When all this is added to the difficulties Yugoslav Ambassador Zoran Janackovic used to cause Macedonia, prompting the public to demand on several occasions that he be declared a persona non grata, the way in which Macedonian President Boris Trajkovski portrayed relations between the two countries comes as no surprise. In describing them, he did not hide that “there are practically no official contacts between the FRY and Macedonia, except for occasional meetings of the inter-state commissions and a note of protest exchanged here and there." Many details confirm this statement as true. To make the Free Trade Agreement work, 36 additional agreements had to be signed. In the four years after the two countries' relations were normalized not one bilateral agreement was signed dealing with everyday problems of the Serbs in Macedonia (some 40,000, according to official data), and the Macedonians in Serbia (whose number some sources even put at more than 40,000). Neither of the two countries was in a hurry to make accords on welfare and pension insurance, or to regulate ownership rights. That the statement of the Macedonian president was indeed true is further corroborated by the fact that the last high-level official contact was a return visit of the then Macedonian premier, Branko Crvenkovski, to Belgrade, in July of 1997.

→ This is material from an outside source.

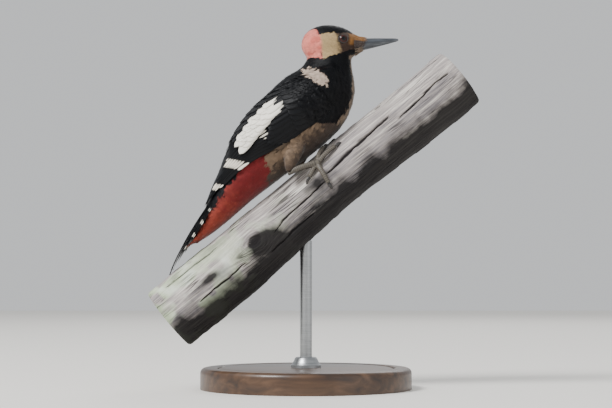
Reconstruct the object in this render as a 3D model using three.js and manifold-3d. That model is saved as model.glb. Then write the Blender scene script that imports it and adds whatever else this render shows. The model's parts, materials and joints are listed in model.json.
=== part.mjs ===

The arrival of Alekandar Dimitrovski in Belgrade has marked the return of Yugoslav-Macedonian relations to where they left off four years ago. If what Dimitrov and Svilanovic announced turns out to be true, all that was missed can easily be made up for. If there are no open issues concerning the border, then it can finally be drawn, maybe even by the end of the year. When this happens, a surge in cooperation in other sectors will immediately follow. "The door to good neighborly relations has been wide open," the two ministers said. The opportunity to make use of this should not be passed over, and no hidden agendas should stand in the way.